Data block.
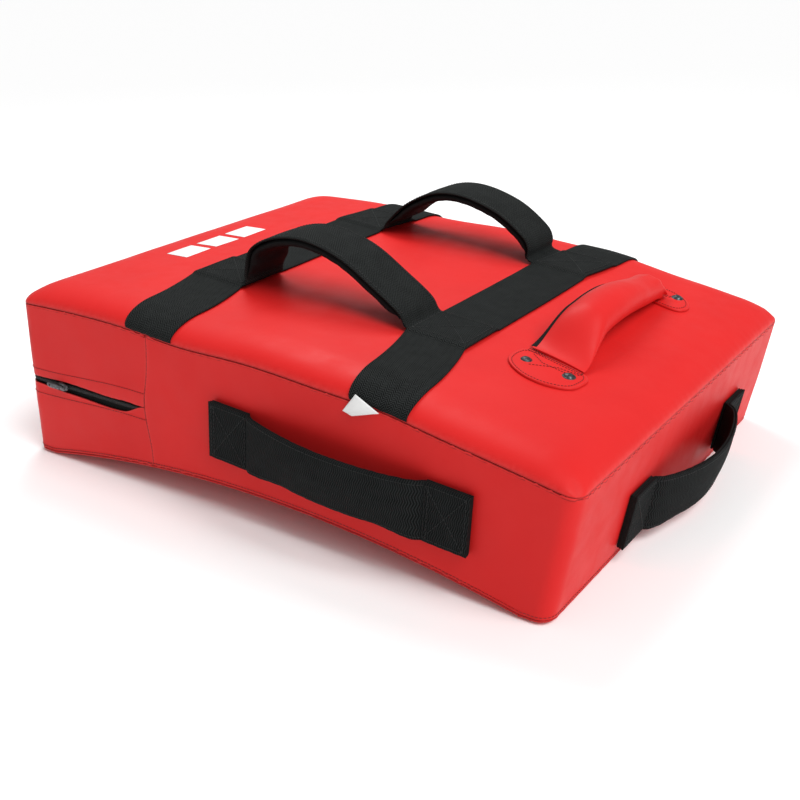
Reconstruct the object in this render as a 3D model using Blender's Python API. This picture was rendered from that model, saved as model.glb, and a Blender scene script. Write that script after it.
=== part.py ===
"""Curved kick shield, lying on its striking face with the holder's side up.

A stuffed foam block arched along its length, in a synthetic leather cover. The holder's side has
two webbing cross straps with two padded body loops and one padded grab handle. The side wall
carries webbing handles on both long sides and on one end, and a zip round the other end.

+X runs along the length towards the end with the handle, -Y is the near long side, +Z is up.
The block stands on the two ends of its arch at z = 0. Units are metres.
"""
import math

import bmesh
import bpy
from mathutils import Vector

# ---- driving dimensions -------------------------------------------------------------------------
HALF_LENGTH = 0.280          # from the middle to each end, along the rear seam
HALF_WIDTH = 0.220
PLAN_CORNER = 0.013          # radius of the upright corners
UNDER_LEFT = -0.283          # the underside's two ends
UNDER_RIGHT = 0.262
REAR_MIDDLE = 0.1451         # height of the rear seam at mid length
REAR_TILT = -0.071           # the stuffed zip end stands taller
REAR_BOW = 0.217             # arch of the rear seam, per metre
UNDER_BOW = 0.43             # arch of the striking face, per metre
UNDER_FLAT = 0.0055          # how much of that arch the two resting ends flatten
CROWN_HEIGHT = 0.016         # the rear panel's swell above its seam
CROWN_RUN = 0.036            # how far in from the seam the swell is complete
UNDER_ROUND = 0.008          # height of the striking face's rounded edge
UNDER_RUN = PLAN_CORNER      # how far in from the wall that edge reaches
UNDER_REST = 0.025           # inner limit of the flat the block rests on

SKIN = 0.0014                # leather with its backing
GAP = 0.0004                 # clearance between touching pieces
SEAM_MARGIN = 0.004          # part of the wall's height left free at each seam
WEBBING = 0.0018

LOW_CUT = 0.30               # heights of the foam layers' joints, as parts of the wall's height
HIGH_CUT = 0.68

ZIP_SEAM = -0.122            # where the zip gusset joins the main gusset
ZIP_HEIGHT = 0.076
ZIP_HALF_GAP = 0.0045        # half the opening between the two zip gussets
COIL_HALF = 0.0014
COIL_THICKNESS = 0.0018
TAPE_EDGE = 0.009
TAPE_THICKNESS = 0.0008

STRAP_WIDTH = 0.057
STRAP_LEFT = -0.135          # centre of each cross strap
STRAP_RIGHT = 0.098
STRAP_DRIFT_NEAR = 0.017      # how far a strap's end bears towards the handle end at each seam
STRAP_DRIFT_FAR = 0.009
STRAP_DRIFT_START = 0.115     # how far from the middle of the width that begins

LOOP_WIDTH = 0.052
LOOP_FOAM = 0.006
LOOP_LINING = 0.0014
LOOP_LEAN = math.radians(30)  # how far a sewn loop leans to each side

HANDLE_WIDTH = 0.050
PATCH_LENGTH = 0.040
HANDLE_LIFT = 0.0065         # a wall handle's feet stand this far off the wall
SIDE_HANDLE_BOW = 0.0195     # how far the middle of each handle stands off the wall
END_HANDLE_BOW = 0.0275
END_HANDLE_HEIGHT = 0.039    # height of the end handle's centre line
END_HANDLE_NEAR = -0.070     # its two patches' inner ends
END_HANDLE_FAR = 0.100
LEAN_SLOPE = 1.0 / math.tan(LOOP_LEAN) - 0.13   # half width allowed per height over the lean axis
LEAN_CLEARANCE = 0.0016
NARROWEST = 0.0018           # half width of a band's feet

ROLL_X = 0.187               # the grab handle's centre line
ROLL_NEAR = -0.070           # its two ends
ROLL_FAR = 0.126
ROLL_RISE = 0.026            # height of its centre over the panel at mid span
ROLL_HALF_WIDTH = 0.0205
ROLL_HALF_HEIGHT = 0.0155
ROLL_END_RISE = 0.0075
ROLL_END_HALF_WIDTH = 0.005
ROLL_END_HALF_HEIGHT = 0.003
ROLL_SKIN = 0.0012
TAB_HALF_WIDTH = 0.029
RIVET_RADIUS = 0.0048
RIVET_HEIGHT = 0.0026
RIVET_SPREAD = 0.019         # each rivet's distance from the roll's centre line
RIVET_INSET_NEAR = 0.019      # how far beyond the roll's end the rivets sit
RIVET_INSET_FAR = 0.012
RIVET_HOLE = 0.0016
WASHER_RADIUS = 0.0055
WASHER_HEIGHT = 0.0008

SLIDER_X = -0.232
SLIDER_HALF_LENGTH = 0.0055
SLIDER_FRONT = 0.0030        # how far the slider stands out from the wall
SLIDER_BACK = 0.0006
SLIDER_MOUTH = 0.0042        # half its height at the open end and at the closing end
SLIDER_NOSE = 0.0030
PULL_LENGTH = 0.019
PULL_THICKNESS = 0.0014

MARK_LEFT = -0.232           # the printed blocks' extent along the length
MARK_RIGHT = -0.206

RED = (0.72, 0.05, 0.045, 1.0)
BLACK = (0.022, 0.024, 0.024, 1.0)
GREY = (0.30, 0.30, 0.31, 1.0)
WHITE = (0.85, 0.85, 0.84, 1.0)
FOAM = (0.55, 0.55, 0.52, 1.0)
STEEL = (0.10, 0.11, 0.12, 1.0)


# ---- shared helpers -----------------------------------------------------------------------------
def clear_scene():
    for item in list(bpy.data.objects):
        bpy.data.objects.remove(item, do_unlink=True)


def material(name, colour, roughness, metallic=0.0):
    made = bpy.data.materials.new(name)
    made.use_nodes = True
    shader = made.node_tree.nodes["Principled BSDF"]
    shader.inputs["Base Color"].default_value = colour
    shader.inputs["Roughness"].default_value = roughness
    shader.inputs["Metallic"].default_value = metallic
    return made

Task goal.
Restate, word for word and with nothing added, the lines from the first line of the listing through the one where "WEBBING = 0.0018" stands.

Response to this task.
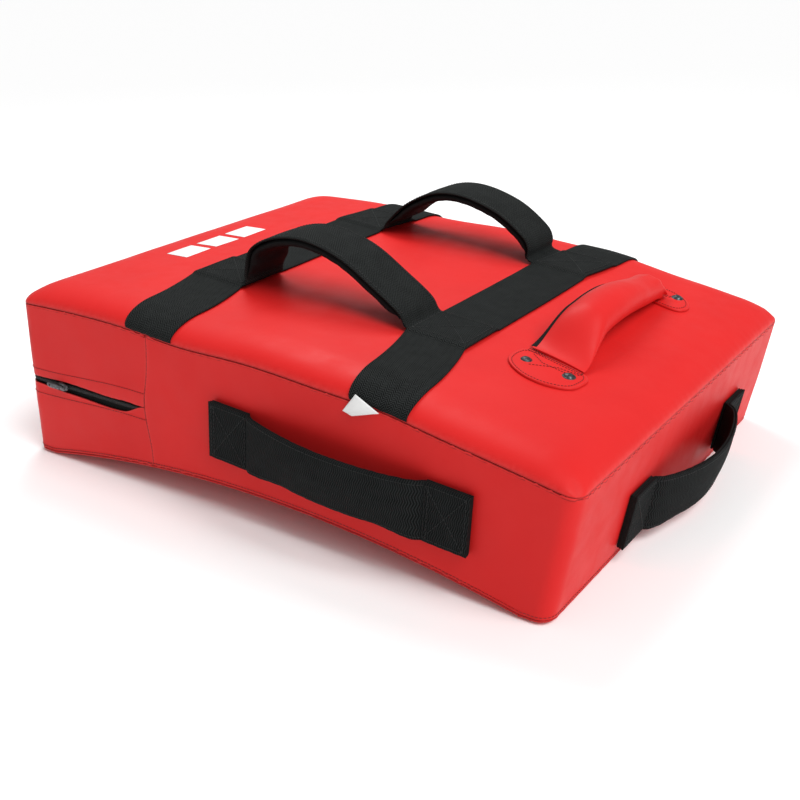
Reconstruct the object in this render as a 3D model using Blender's Python API. This picture was rendered from that model, saved as model.glb, and a Blender scene script. Write that script after it.
=== part.py ===
"""Curved kick shield, lying on its striking face with the holder's side up.

A stuffed foam block arched along its length, in a synthetic leather cover. The holder's side has
two webbing cross straps with two padded body loops and one padded grab handle. The side wall
carries webbing handles on both long sides and on one end, and a zip round the other end.

+X runs along the length towards the end with the handle, -Y is the near long side, +Z is up.
The block stands on the two ends of its arch at z = 0. Units are metres.
"""
import math

import bmesh
import bpy
from mathutils import Vector

# ---- driving dimensions -------------------------------------------------------------------------
HALF_LENGTH = 0.280          # from the middle to each end, along the rear seam
HALF_WIDTH = 0.220
PLAN_CORNER = 0.013          # radius of the upright corners
UNDER_LEFT = -0.283          # the underside's two ends
UNDER_RIGHT = 0.262
REAR_MIDDLE = 0.1451         # height of the rear seam at mid length
REAR_TILT = -0.071           # the stuffed zip end stands taller
REAR_BOW = 0.217             # arch of the rear seam, per metre
UNDER_BOW = 0.43             # arch of the striking face, per metre
UNDER_FLAT = 0.0055          # how much of that arch the two resting ends flatten
CROWN_HEIGHT = 0.016         # the rear panel's swell above its seam
CROWN_RUN = 0.036            # how far in from the seam the swell is complete
UNDER_ROUND = 0.008          # height of the striking face's rounded edge
UNDER_RUN = PLAN_CORNER      # how far in from the wall that edge reaches
UNDER_REST = 0.025           # inner limit of the flat the block rests on

SKIN = 0.0014                # leather with its backing
GAP = 0.0004                 # clearance between touching pieces
SEAM_MARGIN = 0.004          # part of the wall's height left free at each seam
WEBBING = 0.0018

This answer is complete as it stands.